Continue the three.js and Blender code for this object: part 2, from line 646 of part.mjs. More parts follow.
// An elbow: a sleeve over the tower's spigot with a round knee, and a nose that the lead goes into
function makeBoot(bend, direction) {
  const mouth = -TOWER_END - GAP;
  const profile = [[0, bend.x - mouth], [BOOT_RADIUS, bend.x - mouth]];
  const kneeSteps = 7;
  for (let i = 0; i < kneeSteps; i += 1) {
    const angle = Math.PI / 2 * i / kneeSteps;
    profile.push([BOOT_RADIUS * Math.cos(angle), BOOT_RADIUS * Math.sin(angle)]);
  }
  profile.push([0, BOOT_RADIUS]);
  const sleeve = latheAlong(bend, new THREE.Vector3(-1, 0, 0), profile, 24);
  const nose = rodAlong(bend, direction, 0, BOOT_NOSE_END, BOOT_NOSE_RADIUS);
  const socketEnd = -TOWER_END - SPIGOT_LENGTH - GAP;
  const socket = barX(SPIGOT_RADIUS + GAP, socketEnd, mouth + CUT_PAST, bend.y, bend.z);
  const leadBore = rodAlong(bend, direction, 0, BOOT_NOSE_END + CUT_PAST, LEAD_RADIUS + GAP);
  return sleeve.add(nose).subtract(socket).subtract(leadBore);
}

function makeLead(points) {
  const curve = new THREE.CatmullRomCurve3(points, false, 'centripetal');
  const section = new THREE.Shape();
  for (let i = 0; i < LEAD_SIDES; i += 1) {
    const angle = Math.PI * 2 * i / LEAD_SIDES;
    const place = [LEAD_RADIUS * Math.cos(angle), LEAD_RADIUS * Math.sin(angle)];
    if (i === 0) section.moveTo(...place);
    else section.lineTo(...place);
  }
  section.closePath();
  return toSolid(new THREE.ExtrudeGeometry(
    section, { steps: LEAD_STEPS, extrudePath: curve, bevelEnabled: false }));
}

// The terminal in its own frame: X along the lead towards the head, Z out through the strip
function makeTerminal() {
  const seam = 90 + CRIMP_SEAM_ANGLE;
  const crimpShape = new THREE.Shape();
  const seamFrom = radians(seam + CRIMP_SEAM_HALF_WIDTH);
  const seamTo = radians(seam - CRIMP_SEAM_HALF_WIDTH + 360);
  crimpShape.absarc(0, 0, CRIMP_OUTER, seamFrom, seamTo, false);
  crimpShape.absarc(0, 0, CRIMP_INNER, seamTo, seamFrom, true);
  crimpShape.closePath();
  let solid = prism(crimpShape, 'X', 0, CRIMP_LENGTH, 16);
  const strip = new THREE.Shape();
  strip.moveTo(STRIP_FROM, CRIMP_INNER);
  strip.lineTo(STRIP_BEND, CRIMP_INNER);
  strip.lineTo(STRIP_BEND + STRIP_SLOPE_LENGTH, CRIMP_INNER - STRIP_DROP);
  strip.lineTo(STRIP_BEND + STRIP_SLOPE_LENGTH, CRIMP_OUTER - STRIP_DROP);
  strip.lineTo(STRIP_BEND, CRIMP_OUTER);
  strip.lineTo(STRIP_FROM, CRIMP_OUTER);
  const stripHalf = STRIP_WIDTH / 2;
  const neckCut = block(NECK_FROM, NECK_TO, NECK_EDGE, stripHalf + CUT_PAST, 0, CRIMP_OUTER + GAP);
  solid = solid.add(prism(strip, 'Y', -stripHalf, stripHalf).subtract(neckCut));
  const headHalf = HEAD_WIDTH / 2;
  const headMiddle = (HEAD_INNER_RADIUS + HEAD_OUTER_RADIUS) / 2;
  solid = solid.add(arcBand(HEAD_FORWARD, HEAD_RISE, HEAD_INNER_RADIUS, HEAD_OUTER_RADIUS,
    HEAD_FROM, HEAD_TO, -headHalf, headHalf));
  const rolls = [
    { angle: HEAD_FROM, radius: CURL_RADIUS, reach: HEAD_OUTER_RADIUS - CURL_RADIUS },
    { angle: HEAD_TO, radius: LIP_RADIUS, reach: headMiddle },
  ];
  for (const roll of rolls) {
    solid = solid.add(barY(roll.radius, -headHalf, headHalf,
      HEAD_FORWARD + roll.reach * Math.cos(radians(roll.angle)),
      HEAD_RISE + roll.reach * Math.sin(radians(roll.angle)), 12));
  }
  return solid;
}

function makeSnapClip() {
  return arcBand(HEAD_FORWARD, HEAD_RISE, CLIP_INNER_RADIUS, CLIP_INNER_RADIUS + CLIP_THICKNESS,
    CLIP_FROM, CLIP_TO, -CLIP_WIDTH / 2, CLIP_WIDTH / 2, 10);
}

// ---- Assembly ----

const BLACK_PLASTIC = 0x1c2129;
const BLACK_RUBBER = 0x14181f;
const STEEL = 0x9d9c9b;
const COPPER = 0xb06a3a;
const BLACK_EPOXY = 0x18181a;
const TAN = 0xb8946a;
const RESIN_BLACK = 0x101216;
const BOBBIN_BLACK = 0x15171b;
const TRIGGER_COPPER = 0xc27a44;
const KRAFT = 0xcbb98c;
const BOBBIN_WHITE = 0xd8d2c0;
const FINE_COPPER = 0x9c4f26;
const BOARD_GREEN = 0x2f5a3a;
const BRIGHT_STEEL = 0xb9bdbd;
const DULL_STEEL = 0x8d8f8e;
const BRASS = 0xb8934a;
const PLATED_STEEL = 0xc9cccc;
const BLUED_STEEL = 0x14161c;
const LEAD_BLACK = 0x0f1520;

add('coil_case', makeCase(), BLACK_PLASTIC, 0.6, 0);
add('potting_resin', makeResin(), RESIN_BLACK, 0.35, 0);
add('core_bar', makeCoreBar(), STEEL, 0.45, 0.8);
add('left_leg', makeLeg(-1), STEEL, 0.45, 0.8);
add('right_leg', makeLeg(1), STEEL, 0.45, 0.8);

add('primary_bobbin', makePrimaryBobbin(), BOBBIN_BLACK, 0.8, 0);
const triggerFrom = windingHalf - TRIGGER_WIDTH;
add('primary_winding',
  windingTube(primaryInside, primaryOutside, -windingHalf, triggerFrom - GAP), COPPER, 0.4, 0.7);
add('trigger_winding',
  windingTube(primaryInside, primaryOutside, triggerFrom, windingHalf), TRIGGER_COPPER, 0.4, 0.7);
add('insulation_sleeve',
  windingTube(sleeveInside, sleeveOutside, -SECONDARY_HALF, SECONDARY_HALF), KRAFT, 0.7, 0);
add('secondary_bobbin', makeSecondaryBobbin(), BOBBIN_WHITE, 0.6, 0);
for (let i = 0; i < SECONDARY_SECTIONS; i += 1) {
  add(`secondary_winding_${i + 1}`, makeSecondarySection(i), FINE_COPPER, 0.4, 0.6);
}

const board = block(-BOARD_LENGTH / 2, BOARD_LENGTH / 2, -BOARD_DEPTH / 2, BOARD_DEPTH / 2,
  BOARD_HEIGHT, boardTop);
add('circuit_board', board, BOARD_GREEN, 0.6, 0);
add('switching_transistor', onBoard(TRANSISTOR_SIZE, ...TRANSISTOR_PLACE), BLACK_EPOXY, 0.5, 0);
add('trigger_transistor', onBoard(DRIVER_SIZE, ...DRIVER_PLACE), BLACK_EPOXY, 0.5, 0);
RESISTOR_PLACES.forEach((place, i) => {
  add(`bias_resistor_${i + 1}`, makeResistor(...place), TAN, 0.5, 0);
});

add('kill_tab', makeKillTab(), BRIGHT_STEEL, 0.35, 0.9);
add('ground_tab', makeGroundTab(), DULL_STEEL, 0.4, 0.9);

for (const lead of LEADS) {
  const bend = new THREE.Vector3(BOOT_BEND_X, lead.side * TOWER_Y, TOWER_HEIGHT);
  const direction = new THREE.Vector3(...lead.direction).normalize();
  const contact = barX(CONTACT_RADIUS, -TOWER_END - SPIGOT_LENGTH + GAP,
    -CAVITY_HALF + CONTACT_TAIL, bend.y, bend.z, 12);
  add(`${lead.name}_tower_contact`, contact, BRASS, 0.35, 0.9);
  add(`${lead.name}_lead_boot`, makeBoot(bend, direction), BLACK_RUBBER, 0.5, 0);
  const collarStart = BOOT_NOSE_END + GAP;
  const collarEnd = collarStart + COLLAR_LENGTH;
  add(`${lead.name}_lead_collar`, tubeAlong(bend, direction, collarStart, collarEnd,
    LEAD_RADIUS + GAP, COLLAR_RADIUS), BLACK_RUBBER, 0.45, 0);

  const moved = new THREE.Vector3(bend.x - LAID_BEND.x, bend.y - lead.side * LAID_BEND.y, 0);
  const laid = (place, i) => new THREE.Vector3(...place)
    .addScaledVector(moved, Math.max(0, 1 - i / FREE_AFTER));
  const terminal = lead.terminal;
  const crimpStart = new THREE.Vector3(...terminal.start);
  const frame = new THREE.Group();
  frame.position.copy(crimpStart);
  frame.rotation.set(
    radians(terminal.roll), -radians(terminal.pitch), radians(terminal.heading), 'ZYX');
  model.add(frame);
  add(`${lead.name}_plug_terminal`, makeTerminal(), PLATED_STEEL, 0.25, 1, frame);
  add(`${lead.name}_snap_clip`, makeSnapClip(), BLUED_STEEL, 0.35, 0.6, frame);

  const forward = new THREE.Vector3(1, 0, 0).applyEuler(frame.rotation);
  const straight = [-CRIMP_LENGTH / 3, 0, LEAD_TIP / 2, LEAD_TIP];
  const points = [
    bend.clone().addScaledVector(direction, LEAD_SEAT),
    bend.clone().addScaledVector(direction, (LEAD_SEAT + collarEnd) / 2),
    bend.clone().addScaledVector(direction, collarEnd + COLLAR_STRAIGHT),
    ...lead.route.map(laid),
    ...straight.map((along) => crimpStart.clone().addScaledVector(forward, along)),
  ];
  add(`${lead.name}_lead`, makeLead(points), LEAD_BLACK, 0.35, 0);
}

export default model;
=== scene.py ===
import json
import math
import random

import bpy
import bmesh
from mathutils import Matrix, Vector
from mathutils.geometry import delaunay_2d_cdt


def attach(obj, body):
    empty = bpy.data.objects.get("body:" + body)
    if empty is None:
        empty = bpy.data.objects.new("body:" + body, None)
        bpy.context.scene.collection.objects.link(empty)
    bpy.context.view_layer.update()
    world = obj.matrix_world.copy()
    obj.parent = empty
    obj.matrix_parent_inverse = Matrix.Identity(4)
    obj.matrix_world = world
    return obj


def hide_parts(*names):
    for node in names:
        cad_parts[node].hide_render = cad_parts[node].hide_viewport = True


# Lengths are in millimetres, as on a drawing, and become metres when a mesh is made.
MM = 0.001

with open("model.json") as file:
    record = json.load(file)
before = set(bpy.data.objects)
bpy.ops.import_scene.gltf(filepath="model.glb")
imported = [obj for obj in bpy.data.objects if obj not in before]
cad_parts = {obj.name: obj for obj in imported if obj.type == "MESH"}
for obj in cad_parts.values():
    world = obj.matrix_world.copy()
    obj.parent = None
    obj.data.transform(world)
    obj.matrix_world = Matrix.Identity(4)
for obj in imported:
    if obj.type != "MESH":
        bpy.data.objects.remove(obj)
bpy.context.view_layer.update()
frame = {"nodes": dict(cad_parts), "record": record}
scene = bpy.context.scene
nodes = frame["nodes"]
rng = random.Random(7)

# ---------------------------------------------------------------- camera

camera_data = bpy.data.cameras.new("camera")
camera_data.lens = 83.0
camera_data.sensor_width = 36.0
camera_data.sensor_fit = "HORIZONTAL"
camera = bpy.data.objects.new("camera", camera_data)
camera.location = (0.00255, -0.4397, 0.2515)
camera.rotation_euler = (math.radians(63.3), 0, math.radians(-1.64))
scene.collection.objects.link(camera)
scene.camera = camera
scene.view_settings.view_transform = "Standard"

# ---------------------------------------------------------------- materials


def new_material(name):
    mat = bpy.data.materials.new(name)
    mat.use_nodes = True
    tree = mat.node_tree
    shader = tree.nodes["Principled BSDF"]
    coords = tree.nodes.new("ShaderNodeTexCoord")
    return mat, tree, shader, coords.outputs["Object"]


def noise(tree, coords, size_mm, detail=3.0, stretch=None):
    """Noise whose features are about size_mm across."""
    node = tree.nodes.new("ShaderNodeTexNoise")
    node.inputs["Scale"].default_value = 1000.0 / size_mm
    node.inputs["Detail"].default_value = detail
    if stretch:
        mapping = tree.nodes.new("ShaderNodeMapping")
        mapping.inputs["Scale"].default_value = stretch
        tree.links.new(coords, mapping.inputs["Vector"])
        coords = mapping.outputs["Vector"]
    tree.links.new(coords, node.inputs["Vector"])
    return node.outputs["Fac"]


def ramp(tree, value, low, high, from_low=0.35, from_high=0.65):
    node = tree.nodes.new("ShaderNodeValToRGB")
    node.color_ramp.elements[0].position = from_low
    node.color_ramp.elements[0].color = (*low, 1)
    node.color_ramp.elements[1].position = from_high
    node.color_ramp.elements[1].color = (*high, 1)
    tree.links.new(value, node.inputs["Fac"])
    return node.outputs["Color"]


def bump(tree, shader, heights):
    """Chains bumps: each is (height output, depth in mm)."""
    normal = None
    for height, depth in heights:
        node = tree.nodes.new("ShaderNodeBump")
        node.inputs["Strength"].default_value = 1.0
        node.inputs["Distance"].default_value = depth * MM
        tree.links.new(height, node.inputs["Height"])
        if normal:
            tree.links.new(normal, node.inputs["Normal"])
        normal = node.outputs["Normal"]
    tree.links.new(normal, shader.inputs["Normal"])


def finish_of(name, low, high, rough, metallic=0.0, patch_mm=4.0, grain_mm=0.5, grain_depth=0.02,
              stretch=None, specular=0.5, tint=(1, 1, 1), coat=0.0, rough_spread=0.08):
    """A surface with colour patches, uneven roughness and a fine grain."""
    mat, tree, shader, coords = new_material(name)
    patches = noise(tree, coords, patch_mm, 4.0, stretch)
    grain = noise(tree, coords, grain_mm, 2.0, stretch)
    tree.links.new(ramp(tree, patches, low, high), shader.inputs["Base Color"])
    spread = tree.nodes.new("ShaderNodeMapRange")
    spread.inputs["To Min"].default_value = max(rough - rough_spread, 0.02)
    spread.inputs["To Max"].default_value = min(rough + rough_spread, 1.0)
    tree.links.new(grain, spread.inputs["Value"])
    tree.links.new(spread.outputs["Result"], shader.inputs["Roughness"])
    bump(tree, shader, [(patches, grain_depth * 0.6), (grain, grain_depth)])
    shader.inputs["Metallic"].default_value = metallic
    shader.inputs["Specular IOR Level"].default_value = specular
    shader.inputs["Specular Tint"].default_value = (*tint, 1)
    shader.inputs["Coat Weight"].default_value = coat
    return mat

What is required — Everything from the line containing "const forward = new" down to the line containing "bpy.data.objects.remove(obj)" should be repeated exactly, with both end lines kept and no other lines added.

Exercise response —
  const forward = new THREE.Vector3(1, 0, 0).applyEuler(frame.rotation);
  const straight = [-CRIMP_LENGTH / 3, 0, LEAD_TIP / 2, LEAD_TIP];
  const points = [
    bend.clone().addScaledVector(direction, LEAD_SEAT),
    bend.clone().addScaledVector(direction, (LEAD_SEAT + collarEnd) / 2),
    bend.clone().addScaledVector(direction, collarEnd + COLLAR_STRAIGHT),
    ...lead.route.map(laid),
    ...straight.map((along) => crimpStart.clone().addScaledVector(forward, along)),
  ];
  add(`${lead.name}_lead`, makeLead(points), LEAD_BLACK, 0.35, 0);
}

export default model;
=== scene.py ===
import json
import math
import random

import bpy
import bmesh
from mathutils import Matrix, Vector
from mathutils.geometry import delaunay_2d_cdt


def attach(obj, body):
    empty = bpy.data.objects.get("body:" + body)
    if empty is None:
        empty = bpy.data.objects.new("body:" + body, None)
        bpy.context.scene.collection.objects.link(empty)
    bpy.context.view_layer.update()
    world = obj.matrix_world.copy()
    obj.parent = empty
    obj.matrix_parent_inverse = Matrix.Identity(4)
    obj.matrix_world = world
    return obj


def hide_parts(*names):
    for node in names:
        cad_parts[node].hide_render = cad_parts[node].hide_viewport = True


# Lengths are in millimetres, as on a drawing, and become metres when a mesh is made.
MM = 0.001

with open("model.json") as file:
    record = json.load(file)
before = set(bpy.data.objects)
bpy.ops.import_scene.gltf(filepath="model.glb")
imported = [obj for obj in bpy.data.objects if obj not in before]
cad_parts = {obj.name: obj for obj in imported if obj.type == "MESH"}
for obj in cad_parts.values():
    world = obj.matrix_world.copy()
    obj.parent = None
    obj.data.transform(world)
    obj.matrix_world = Matrix.Identity(4)
for obj in imported:
    if obj.type != "MESH":
        bpy.data.objects.remove(obj)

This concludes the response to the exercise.